Inisiatif-inisiatif ini melampaui sensitivitas nasional tertentu, dan proyek-proyek yang berorientasi pada hasil yang efektif akan membantu memasukkan kembali ASEAN ke dalam kerja sama regional dan menunjukkan bahwa proses multilateral dapat memberikan hasil nyata yang secara langsung meningkatkan kesejahteraan dan kemakmuran warga negara. Agenda yang juga harus dibahas adalah peran mekanisme ASEAN yang ada, khususnya bagaimana Forum Regional ASEAN dapat dihidupkan kembali sebagai forum multilateral strategis yang paling inklusif dan merupakan pilar penting sentralitas ASEAN.
Elemen inti dari upaya ASEAN harus bersifat inklusif, melampaui binerisme kompetisi Indo-Pasifik. Hal ini dapat membantu menenangkan wacana Indo-Pasifik, yang selama ini bias untuk membendung Tiongkok. Agar bisa berhasil, ASEAN harus bersikap netral dalam segala hal persaingan negara-negara besar, dan multilateralismenya harus mencakup semua negara besar dan menengah yang relevan di kawasan.
Memang benar bahwa negara-negara besar tidak akan menyelesaikan perbedaan mereka melalui mekanisme ASEAN, dan ASEAN juga tidak akan mampu mengatasi isu-isu kontroversial atau memperbaiki hubungannya dengan Tiongkok dan Amerika Serikat. Namun konferensi ini akan memajukan visi AOIP ASEAN dari janji dan jargon halus menjadi hasil nyata dan dengan demikian dapat menjadi momen terobosan bagi masa depan sentralitas ASEAN. Otonomi ASEAN harus mencari “cara ketiga”, yang membantu membangun jembatan melintasi kawasan yang terpolarisasi.

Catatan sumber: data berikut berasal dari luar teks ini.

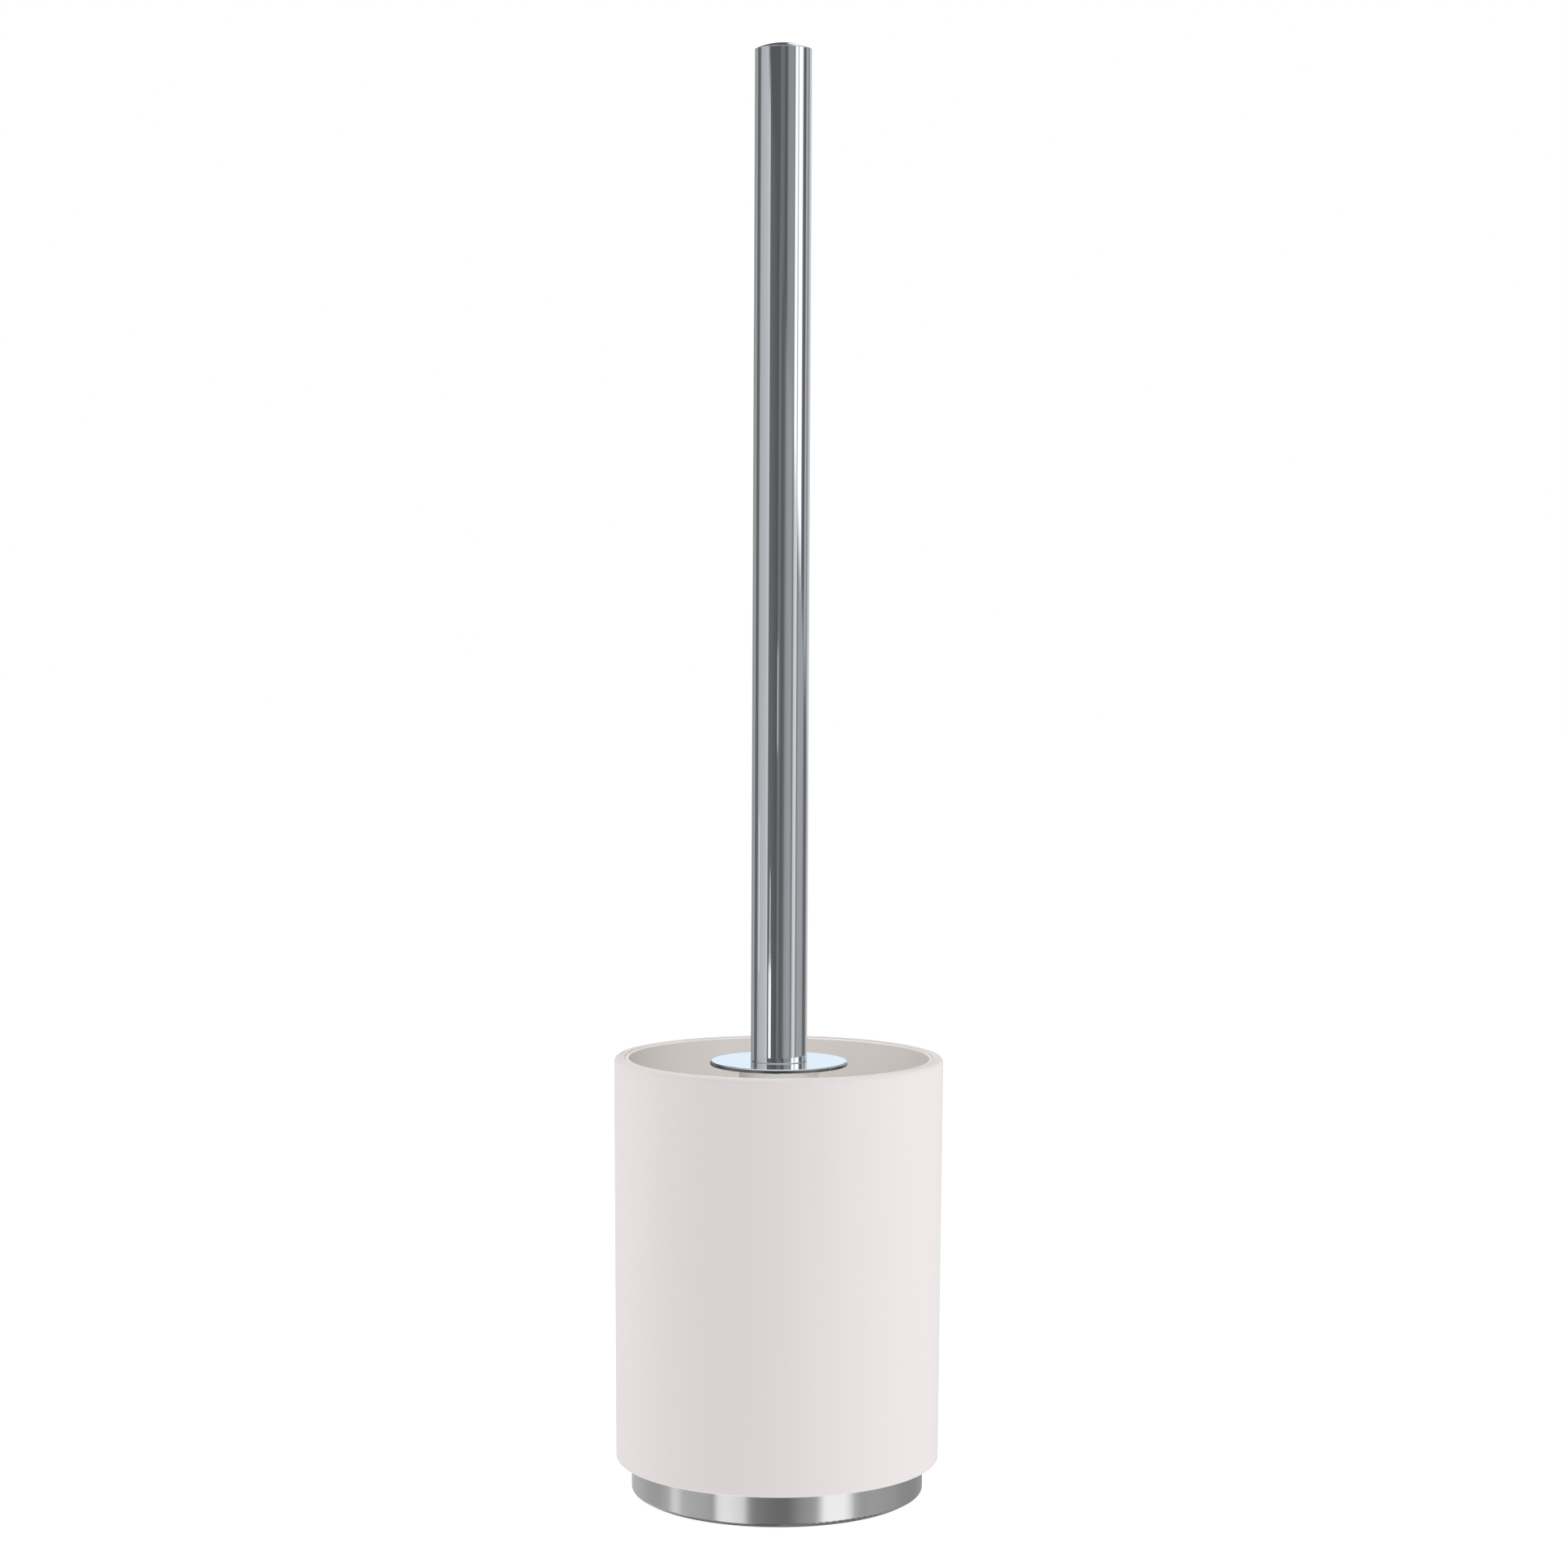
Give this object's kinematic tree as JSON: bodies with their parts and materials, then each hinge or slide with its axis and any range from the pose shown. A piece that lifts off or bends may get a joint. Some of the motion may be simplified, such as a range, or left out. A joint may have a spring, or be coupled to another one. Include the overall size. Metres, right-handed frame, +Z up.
{
  "type": "toilet brush holder",
  "caption": "Round tapered matte holder on a brushed steel base ring, with a drip liner and a bristle brush that has a chrome tube handle and a mirror splash disc.",
  "frame": {"origin": "centre of the base, on the surface that the holder stands on", "axes": "+Z up along the holder and the handle; the part is round, so X and Y are level and free to choose"},
  "size_m": [0.0936, 0.0936, 0.4095],
  "materials": {
    "shell": "matte",
    "ring_steel": "satin",
    "base_plastic": "matte",
    "screw_steel": "satin",
    "pad_rubber": "matte",
    "liner": "matte",
    "core_plastic": "satin",
    "stud_steel": "satin",
    "bristles": "satin",
    "disc_chrome": "polished",
    "handle_chrome": "polished",
    "insert_plastic": "satin"
  },
  "bodies": {
    "holder": {"outer_shell": "shell", "base_ring": "ring_steel", "base_plate": "base_plastic", "base_screws": "screw_steel", "anti_slip_ring": "pad_rubber"},
    "liner": {"inner_liner": "liner"},
    "brush_head": {"brush_core": "core_plastic", "threaded_stud": "stud_steel", "bristle_row_01": "bristles", "bristle_row_02": "bristles", "bristle_row_03": "bristles", "bristle_row_04": "bristles", "bristle_row_05": "bristles", "bristle_row_06": "bristles", "bristle_row_07": "bristles", "bristle_row_08": "bristles", "bristle_row_09": "bristles", "bristle_end_tufts": "bristles"},
    "disc": {"splash_disc": "disc_chrome"},
    "handle": {"handle_tube": "handle_chrome", "end_cap": "handle_chrome", "threaded_insert": "insert_plastic"}
  },
  "joints": [
    {"name": "liner_lift", "type": "slide", "parent": "holder", "child": "liner", "axis": [0, 0, 1], "range_m": [0, 0.125]},
    {"name": "brush_lift", "type": "slide", "parent": "liner", "child": "brush_head", "axis": [0, 0, 1], "range_m": [0, 0.125]},
    {"name": "disc_rise", "type": "slide", "parent": "brush_head", "child": "disc", "axis": [0, 0, 1], "range_m": [0, 0.0125]},
    {"name": "handle_unscrew", "type": "hinge", "parent": "disc", "child": "handle", "pos_m": [0, 0, 0.1233], "axis": [0, 0, 1], "range_deg": [0, 3600]}
  ],
  "couplings": [
    {"joint": "disc_rise", "follows": "handle_unscrew", "m_per_rad": 0.00019894}
  ]
}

ASEAN kini membutuhkan kepemimpinan berwawasan ke depan, yang telah dilakukan lebih dari satu kali oleh Indonesia. Presiden Indonesia Joko “Jokowi” Widodo, yang sering dikatakan tidak tertarik dengan kebijakan luar negeri, baru-baru ini menjadi diplomat aktif dan tokoh kepemimpinan yang dihormati di kawasan. Dia sekarang memiliki kesempatan untuk memperkuat warisannya dalam kebijakan luar negeri. Belum ada kata terlambat untuk mencapai sentralitas ASEAN, namun tidak ada waktu untuk disia-siakan, dan kepemimpinan Indonesia hanya terjadi sekali dalam satu dekade.
***
Penulis adalah Peneliti dan Dosen di S. Rajaratnam School of International Studies (RSIS), Nanyang Technological University (NTU), Singapura.